◆ THE EXERCISE
Your task is to quote the listing below exactly, beginning with its first line and ending on the line bearing "0.30, 0.78), half=0.17)".

◆ AVAILABLE DATA

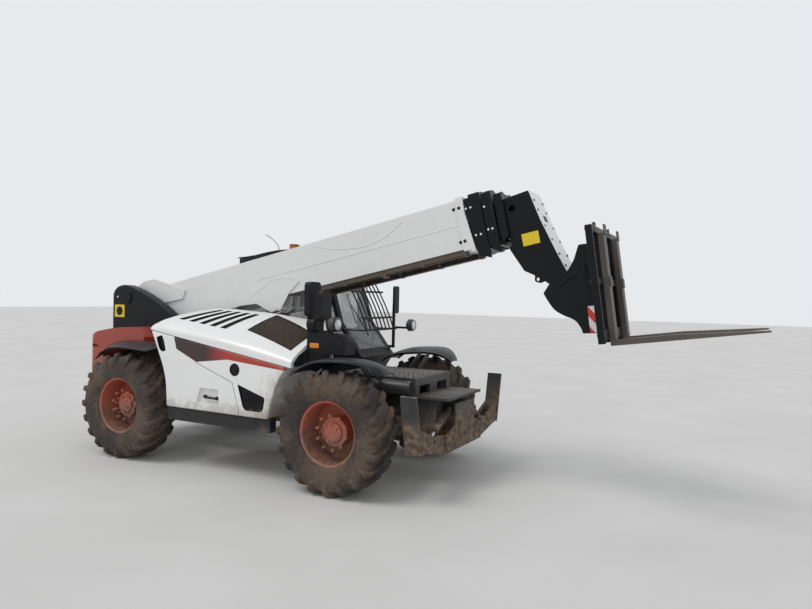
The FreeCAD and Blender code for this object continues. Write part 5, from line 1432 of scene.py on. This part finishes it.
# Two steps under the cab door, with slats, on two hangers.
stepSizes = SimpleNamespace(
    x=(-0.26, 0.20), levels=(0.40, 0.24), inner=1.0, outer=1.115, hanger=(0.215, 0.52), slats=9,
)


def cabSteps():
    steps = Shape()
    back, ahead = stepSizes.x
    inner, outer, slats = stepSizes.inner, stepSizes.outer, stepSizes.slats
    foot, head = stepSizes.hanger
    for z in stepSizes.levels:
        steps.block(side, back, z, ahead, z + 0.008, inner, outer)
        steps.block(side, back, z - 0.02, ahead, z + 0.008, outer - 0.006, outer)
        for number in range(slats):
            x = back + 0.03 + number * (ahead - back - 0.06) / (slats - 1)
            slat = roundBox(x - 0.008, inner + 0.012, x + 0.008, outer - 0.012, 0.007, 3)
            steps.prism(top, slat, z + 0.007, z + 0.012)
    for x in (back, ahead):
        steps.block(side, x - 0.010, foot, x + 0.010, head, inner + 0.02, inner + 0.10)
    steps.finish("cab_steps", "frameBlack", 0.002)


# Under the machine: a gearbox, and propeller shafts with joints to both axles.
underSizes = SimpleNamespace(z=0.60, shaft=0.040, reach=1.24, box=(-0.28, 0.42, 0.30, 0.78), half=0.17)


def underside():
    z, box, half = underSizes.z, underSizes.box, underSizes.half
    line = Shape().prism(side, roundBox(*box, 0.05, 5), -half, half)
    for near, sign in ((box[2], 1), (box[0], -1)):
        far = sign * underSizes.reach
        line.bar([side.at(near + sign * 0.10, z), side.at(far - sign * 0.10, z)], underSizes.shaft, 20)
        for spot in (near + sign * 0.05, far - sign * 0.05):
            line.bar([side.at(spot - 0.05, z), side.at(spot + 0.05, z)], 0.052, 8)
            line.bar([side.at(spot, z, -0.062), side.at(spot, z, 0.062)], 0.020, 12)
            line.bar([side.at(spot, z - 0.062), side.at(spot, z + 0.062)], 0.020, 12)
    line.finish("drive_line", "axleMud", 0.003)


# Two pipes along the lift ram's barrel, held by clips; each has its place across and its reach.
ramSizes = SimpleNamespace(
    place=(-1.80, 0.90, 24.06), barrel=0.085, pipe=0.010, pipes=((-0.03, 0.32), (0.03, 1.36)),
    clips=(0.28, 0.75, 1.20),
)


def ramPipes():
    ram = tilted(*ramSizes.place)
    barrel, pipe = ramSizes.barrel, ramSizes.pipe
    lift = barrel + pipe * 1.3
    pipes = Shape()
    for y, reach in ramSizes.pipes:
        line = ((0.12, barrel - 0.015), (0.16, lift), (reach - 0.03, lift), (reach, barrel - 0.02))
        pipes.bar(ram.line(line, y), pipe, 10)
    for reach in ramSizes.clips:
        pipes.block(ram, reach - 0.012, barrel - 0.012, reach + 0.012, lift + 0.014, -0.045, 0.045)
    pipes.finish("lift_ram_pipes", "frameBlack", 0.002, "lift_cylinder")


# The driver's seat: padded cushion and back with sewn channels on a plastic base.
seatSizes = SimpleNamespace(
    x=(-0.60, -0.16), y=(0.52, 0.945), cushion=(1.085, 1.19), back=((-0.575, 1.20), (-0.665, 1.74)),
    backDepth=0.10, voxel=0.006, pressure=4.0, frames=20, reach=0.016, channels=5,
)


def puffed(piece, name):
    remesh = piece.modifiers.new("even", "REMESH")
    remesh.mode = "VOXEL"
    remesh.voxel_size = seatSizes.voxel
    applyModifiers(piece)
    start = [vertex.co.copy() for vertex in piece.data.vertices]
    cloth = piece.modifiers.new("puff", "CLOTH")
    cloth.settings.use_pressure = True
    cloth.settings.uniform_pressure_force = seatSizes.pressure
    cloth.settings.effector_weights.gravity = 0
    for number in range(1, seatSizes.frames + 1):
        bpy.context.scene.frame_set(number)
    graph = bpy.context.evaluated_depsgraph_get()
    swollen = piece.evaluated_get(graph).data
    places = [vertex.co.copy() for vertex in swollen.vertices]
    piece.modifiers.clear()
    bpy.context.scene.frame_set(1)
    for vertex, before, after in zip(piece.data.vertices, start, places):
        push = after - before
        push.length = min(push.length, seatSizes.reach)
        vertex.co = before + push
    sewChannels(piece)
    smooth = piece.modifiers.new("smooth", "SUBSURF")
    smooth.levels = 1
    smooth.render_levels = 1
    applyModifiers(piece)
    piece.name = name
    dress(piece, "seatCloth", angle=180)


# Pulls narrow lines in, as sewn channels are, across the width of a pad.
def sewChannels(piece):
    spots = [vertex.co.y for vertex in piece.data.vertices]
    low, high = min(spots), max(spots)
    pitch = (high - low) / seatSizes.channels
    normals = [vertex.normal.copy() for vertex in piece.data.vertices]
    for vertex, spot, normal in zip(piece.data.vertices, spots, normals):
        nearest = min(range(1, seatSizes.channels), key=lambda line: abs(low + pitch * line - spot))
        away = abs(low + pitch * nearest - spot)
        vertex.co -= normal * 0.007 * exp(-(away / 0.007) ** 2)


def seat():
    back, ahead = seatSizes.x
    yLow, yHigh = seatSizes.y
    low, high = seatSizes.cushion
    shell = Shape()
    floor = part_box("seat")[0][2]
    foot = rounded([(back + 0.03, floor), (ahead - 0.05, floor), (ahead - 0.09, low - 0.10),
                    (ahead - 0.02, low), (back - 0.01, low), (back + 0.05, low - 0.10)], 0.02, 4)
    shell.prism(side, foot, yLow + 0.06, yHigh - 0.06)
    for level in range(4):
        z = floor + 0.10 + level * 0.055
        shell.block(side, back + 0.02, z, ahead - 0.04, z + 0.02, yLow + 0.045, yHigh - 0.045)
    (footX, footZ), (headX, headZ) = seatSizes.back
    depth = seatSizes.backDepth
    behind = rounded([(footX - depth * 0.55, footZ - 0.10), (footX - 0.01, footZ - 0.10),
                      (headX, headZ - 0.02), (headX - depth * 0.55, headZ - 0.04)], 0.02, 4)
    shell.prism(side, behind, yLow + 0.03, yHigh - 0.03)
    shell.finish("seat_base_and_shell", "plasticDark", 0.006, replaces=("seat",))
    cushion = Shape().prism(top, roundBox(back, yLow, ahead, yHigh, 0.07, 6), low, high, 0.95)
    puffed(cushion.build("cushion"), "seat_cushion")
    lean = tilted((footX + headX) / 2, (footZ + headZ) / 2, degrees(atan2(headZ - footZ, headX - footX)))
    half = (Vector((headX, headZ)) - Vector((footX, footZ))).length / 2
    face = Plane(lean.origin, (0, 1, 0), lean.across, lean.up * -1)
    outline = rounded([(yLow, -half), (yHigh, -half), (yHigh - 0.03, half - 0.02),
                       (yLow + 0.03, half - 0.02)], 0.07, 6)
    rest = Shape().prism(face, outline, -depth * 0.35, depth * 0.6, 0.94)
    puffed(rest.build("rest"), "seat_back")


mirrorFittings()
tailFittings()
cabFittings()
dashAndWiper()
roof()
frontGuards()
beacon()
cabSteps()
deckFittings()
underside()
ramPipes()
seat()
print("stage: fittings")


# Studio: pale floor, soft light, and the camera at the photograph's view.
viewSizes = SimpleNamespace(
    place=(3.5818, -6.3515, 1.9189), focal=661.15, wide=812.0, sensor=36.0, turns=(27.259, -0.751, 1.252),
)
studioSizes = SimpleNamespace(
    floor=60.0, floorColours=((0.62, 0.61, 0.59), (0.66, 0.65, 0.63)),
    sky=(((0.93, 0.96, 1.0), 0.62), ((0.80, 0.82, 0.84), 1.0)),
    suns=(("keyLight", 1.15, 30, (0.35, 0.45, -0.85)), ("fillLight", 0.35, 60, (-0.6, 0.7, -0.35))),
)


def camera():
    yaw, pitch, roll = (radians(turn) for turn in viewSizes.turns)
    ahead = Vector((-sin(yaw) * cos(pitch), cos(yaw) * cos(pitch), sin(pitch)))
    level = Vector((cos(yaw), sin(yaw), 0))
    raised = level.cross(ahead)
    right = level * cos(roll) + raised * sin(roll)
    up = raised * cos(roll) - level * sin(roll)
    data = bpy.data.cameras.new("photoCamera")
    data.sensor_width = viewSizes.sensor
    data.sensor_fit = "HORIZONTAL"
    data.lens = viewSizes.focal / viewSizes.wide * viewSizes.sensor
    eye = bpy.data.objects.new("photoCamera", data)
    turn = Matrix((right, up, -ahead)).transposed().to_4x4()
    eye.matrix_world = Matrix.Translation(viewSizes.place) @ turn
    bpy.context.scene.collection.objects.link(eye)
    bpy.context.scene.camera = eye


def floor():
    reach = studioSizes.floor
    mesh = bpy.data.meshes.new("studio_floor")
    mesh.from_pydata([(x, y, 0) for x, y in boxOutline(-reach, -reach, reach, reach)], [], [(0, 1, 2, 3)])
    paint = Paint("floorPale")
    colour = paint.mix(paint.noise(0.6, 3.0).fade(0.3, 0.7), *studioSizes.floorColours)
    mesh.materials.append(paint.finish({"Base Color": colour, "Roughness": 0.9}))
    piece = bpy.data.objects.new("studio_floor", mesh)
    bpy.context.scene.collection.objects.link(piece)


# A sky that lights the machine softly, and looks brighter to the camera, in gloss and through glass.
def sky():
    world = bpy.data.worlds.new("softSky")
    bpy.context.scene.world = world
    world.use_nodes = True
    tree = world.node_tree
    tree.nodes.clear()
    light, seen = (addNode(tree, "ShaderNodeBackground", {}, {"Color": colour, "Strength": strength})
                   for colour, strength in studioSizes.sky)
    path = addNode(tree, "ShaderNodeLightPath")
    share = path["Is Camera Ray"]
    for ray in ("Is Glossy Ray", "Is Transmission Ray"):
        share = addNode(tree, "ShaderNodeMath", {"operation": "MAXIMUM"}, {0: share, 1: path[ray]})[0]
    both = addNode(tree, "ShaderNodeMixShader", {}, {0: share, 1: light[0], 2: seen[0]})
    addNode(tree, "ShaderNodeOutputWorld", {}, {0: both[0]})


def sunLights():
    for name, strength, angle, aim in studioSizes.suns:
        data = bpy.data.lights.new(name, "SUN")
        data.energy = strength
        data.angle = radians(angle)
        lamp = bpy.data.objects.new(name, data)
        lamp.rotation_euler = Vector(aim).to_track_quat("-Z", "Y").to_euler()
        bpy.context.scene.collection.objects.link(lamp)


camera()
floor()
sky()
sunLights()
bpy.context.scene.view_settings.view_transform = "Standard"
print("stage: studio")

◆ RESULT OF THE EXERCISE
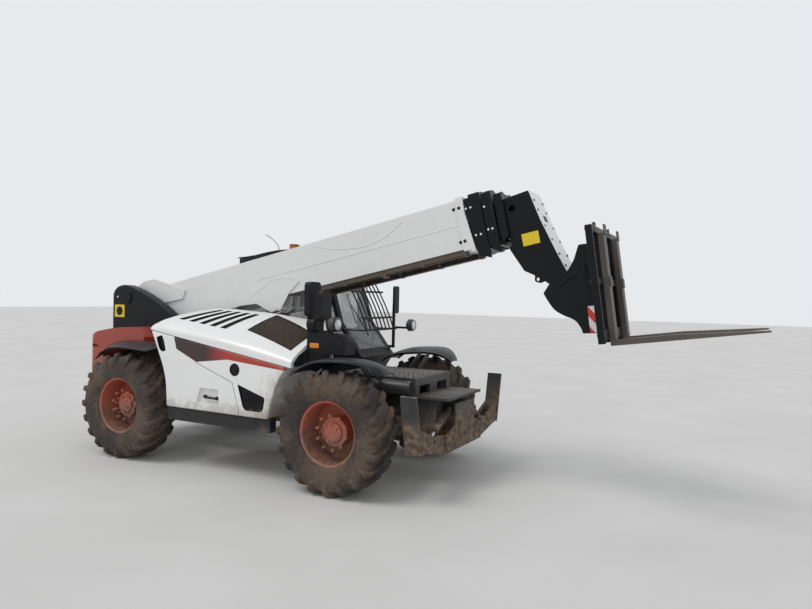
The FreeCAD and Blender code for this object continues. Write part 5, from line 1432 of scene.py on. This part finishes it.
# Two steps under the cab door, with slats, on two hangers.
stepSizes = SimpleNamespace(
    x=(-0.26, 0.20), levels=(0.40, 0.24), inner=1.0, outer=1.115, hanger=(0.215, 0.52), slats=9,
)


def cabSteps():
    steps = Shape()
    back, ahead = stepSizes.x
    inner, outer, slats = stepSizes.inner, stepSizes.outer, stepSizes.slats
    foot, head = stepSizes.hanger
    for z in stepSizes.levels:
        steps.block(side, back, z, ahead, z + 0.008, inner, outer)
        steps.block(side, back, z - 0.02, ahead, z + 0.008, outer - 0.006, outer)
        for number in range(slats):
            x = back + 0.03 + number * (ahead - back - 0.06) / (slats - 1)
            slat = roundBox(x - 0.008, inner + 0.012, x + 0.008, outer - 0.012, 0.007, 3)
            steps.prism(top, slat, z + 0.007, z + 0.012)
    for x in (back, ahead):
        steps.block(side, x - 0.010, foot, x + 0.010, head, inner + 0.02, inner + 0.10)
    steps.finish("cab_steps", "frameBlack", 0.002)


# Under the machine: a gearbox, and propeller shafts with joints to both axles.
underSizes = SimpleNamespace(z=0.60, shaft=0.040, reach=1.24, box=(-0.28, 0.42, 0.30, 0.78), half=0.17)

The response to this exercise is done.